* STORED RECORDS:
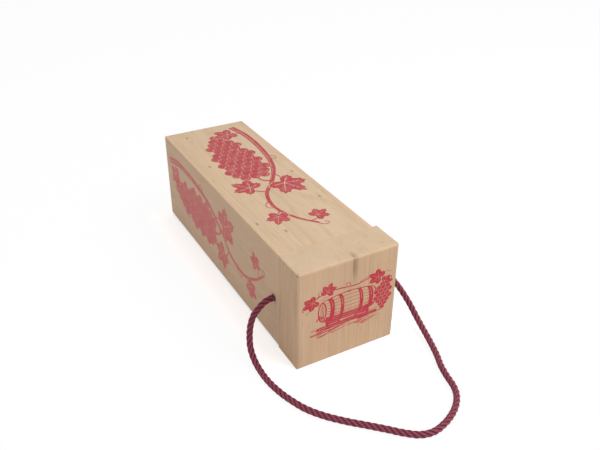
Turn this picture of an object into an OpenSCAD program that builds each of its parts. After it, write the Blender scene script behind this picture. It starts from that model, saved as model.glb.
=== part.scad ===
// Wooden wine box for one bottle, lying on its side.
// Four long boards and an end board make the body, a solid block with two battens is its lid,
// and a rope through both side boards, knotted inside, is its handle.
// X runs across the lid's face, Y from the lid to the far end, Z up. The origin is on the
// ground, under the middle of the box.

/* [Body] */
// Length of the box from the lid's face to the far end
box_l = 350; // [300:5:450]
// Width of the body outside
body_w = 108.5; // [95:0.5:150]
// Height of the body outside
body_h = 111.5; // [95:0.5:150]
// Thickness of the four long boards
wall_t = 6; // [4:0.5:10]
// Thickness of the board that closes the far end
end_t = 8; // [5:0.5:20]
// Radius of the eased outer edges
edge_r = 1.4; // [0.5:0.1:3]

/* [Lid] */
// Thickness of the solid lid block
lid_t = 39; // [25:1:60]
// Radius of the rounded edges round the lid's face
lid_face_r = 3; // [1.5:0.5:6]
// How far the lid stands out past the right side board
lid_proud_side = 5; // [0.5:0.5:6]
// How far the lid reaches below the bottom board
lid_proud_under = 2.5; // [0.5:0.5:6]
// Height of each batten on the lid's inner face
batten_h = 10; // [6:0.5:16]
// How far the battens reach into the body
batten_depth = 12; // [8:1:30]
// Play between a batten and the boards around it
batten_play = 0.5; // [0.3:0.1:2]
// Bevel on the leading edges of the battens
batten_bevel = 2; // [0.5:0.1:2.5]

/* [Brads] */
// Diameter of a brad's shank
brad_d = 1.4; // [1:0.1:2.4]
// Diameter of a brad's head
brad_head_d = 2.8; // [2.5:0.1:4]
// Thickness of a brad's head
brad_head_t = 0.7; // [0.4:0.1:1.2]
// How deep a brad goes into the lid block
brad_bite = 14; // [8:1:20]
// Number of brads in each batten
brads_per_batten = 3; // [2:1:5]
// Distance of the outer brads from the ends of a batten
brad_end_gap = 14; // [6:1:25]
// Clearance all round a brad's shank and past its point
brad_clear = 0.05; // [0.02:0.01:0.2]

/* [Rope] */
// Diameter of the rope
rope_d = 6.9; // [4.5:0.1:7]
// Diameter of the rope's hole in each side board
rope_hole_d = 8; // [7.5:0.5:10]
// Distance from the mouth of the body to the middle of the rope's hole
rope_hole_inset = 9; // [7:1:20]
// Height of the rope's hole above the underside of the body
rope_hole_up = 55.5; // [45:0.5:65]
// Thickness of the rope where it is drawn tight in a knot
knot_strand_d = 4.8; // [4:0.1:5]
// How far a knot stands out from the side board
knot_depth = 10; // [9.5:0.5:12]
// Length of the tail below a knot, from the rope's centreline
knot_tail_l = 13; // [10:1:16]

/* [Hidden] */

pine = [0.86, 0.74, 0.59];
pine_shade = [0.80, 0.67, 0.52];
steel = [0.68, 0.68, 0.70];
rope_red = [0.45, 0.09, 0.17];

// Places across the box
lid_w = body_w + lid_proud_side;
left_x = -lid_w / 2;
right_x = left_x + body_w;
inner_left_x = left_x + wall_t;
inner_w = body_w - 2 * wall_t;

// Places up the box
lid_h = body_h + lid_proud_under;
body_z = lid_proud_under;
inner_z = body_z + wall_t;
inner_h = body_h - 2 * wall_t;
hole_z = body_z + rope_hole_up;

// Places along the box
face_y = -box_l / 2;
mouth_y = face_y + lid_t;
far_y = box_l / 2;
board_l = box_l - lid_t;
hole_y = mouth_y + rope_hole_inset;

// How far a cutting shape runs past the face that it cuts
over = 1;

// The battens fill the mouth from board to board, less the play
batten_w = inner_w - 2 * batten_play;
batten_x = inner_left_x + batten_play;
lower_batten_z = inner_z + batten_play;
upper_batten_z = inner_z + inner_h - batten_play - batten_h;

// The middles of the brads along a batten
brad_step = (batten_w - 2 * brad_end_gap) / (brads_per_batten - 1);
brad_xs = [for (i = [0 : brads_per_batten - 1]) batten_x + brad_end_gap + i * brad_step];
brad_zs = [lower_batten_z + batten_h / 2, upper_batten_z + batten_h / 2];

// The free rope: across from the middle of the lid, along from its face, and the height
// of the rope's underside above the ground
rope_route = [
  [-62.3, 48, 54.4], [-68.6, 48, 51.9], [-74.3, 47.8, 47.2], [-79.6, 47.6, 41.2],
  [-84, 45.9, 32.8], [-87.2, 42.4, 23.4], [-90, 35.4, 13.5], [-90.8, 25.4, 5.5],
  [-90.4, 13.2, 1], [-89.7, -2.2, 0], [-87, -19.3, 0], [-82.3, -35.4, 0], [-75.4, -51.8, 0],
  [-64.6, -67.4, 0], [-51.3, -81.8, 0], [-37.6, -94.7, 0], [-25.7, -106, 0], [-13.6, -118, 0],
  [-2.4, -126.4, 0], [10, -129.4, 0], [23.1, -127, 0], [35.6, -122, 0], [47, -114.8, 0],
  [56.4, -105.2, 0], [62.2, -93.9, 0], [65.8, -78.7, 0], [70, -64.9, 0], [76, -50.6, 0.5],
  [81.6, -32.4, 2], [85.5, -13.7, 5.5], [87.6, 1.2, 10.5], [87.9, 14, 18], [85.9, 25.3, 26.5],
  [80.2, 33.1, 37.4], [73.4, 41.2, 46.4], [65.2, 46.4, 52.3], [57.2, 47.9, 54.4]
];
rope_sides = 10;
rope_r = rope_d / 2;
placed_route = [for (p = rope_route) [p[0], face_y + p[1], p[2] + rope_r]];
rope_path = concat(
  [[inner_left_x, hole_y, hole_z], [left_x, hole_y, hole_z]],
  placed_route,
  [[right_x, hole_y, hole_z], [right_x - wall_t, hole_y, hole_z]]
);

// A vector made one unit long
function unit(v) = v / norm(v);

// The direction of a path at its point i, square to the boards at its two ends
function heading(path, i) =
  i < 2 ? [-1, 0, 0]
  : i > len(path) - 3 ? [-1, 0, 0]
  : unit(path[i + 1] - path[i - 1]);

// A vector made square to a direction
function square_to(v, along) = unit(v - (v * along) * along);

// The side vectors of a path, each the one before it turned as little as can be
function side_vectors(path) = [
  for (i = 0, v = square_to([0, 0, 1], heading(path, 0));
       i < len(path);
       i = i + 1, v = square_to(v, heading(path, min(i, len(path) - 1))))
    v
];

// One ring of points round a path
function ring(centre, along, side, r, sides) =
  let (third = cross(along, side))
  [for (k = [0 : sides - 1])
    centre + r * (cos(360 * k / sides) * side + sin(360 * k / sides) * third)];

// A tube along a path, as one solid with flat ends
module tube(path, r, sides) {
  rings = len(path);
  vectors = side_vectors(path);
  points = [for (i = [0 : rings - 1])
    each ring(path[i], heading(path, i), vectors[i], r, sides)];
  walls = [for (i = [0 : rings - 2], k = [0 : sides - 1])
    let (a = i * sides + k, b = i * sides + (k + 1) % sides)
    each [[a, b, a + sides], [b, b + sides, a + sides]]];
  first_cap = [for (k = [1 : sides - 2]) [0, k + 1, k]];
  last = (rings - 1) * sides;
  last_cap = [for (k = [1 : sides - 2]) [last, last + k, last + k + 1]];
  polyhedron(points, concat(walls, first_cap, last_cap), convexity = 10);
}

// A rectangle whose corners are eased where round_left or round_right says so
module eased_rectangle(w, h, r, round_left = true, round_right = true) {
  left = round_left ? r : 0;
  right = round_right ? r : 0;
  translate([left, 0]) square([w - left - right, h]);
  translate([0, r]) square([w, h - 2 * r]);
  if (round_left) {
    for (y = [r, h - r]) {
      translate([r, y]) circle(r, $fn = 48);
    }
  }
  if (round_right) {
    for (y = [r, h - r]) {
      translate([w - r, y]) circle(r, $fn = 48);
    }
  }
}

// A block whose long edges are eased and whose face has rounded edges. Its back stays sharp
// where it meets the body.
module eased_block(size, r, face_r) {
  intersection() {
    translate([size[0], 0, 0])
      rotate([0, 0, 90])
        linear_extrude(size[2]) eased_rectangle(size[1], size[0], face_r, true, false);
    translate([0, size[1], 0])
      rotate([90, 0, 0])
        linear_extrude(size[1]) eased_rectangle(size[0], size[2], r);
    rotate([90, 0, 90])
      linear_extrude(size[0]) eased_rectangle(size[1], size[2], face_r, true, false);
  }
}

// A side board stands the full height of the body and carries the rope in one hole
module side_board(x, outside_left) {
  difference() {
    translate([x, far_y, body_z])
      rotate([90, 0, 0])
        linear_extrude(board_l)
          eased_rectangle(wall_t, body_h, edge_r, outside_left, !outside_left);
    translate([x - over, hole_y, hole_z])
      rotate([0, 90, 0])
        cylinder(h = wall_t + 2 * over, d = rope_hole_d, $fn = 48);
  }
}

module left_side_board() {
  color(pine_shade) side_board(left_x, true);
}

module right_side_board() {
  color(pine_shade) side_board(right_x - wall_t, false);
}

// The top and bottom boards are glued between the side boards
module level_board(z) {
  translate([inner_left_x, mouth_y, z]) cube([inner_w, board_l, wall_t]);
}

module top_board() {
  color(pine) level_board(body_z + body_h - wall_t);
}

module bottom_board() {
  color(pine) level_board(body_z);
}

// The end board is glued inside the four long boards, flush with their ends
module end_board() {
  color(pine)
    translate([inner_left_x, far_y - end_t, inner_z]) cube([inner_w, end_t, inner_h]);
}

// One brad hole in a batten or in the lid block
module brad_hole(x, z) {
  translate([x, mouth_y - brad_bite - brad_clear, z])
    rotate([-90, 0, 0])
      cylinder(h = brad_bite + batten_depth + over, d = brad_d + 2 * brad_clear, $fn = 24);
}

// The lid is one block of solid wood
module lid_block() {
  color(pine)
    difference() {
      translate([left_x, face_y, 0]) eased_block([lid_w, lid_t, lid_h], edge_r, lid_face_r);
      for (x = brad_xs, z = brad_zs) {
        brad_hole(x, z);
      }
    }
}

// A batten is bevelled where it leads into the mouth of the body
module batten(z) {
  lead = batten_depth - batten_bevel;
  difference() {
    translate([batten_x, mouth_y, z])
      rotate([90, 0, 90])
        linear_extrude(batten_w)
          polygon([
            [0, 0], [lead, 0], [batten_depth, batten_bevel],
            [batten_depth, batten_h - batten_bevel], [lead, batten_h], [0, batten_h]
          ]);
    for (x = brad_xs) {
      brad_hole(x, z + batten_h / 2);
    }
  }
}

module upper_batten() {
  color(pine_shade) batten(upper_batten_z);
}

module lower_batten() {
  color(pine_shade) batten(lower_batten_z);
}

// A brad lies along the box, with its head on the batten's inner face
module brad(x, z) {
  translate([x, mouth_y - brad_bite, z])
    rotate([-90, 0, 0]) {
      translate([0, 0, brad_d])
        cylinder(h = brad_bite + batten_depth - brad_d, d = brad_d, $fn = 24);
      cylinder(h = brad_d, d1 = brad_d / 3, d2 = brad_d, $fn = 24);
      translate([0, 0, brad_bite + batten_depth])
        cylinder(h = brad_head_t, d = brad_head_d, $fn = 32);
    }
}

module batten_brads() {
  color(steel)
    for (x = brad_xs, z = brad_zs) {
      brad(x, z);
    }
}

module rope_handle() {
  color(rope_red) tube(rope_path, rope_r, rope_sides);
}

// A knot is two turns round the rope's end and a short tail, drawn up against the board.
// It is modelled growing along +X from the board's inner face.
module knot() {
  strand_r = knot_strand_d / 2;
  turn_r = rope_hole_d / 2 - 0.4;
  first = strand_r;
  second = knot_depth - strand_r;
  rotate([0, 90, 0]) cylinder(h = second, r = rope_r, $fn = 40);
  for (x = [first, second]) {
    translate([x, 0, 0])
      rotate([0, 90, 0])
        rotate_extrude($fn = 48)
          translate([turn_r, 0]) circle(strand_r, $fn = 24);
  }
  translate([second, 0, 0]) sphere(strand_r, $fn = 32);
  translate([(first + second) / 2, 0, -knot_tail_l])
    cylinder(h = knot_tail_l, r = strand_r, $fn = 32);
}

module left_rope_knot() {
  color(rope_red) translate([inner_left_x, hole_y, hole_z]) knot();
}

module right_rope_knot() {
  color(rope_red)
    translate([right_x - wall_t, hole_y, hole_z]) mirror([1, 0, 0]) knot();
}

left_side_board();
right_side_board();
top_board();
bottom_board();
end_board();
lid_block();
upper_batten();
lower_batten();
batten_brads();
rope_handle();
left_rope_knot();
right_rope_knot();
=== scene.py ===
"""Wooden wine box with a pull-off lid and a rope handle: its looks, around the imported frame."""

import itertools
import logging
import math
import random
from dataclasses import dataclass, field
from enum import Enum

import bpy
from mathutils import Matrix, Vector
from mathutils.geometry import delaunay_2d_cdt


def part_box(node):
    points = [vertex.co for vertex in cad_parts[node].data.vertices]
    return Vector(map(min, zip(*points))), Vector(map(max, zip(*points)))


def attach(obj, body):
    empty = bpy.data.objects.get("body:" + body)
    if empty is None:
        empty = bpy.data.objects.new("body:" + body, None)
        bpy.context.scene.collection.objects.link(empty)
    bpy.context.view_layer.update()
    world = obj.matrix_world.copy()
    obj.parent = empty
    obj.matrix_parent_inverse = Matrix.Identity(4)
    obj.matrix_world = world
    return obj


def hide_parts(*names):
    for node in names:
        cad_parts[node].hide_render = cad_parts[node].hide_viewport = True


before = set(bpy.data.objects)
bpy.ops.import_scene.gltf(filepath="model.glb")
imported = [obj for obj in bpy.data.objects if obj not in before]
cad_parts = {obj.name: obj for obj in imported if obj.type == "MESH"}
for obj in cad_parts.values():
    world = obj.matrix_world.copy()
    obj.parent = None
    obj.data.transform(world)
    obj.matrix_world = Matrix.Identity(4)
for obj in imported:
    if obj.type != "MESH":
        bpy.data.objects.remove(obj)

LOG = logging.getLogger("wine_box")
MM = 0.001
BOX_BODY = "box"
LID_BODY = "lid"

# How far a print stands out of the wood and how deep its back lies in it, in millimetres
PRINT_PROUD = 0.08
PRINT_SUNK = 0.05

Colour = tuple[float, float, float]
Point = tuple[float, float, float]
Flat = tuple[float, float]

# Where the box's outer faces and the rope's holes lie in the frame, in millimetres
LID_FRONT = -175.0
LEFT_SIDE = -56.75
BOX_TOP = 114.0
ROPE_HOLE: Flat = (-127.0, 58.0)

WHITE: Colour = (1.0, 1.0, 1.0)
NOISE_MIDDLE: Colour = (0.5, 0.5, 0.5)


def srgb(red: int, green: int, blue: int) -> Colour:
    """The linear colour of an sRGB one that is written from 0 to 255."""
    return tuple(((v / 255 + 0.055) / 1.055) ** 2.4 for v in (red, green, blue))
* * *
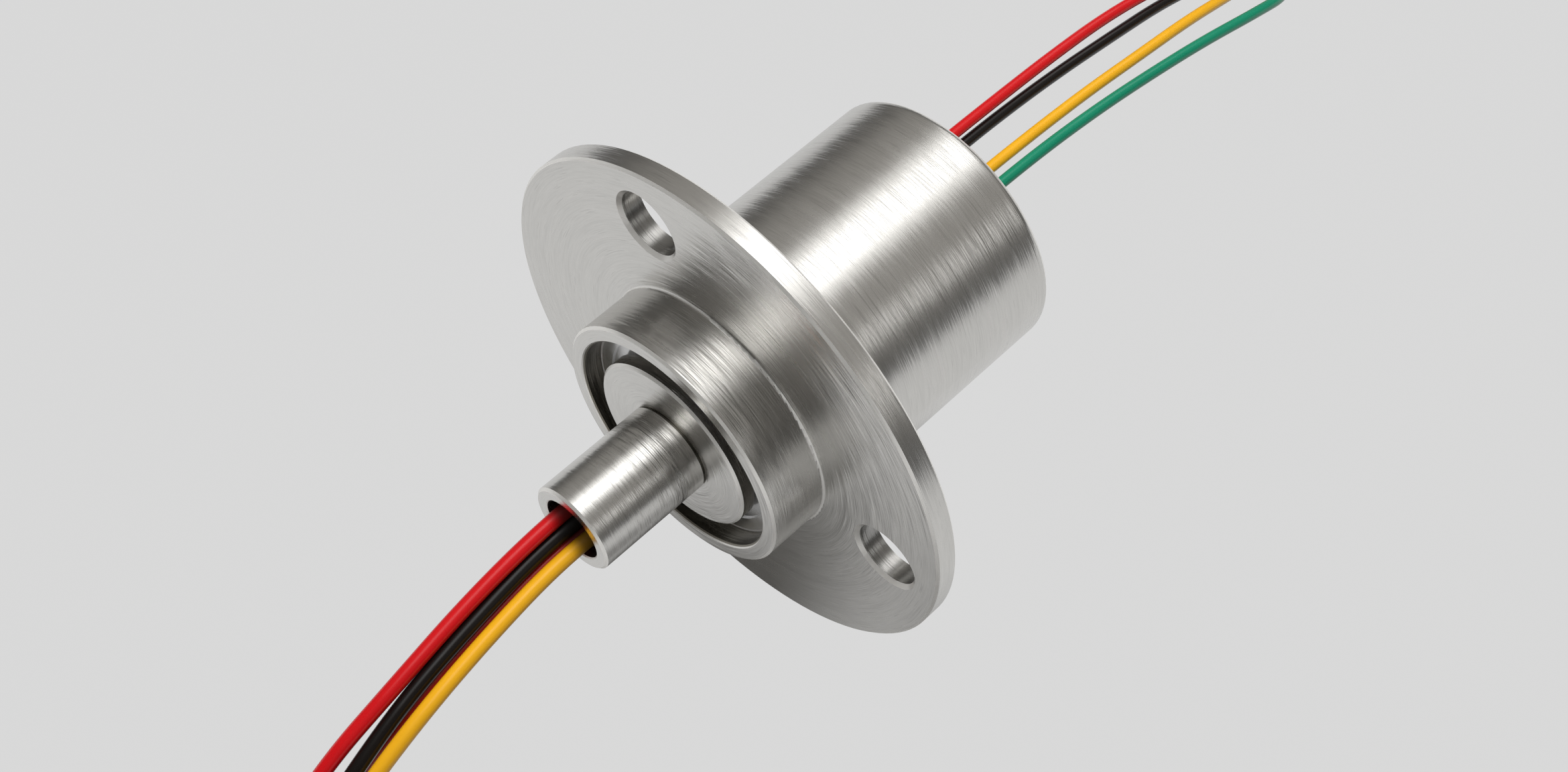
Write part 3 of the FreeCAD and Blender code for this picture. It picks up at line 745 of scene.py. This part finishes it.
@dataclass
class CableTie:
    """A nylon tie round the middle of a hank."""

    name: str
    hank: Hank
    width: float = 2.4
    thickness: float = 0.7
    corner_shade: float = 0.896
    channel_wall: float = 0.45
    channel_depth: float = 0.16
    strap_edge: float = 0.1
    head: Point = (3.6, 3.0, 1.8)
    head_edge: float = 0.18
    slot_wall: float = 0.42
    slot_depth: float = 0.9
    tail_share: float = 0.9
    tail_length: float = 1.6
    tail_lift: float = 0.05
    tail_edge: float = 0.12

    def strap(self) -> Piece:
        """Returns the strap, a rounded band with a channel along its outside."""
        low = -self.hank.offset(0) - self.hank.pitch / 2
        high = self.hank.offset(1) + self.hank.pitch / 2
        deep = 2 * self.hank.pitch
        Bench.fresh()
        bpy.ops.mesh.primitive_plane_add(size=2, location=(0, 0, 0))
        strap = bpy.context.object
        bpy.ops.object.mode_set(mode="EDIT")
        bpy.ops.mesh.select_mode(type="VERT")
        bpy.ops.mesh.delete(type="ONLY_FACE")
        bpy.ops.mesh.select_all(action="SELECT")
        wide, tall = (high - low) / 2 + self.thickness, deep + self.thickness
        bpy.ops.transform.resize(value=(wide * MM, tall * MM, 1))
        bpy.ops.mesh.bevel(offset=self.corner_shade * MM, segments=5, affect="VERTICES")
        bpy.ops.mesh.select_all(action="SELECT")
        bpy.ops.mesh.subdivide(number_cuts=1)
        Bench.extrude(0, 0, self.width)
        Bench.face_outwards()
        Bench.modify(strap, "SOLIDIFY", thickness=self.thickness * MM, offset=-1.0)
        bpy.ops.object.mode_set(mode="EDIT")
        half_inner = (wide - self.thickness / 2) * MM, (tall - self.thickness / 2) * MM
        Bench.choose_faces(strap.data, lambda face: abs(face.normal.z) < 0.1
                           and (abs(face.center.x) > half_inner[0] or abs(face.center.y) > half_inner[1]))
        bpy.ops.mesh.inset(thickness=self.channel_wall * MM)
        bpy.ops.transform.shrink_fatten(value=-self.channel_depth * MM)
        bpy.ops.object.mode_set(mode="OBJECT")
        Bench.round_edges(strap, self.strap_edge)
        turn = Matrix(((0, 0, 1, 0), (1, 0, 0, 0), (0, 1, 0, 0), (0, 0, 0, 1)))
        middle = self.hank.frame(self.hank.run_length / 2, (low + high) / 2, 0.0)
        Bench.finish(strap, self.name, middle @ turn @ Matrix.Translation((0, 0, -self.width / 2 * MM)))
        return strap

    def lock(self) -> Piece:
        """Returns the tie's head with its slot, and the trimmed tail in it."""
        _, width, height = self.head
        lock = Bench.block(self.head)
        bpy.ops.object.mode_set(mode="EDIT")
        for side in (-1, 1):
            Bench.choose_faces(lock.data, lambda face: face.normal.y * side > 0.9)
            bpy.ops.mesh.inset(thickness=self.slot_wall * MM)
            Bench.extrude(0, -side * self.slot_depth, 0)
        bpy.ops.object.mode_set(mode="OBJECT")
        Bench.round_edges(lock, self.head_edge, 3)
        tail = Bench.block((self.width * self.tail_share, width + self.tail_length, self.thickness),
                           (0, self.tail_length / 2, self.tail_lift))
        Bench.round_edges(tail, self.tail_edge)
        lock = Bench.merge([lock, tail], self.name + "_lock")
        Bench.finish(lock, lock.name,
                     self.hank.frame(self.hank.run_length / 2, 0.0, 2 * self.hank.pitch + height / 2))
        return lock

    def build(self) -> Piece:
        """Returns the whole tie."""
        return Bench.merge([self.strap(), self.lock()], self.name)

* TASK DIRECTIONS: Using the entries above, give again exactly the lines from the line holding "left_side_board();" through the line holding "points = [vertex.co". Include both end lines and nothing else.

* THE RESULT:
left_side_board();
right_side_board();
top_board();
bottom_board();
end_board();
lid_block();
upper_batten();
lower_batten();
batten_brads();
rope_handle();
left_rope_knot();
right_rope_knot();
=== scene.py ===
"""Wooden wine box with a pull-off lid and a rope handle: its looks, around the imported frame."""

import itertools
import logging
import math
import random
from dataclasses import dataclass, field
from enum import Enum

import bpy
from mathutils import Matrix, Vector
from mathutils.geometry import delaunay_2d_cdt


def part_box(node):
    points = [vertex.co for vertex in cad_parts[node].data.vertices]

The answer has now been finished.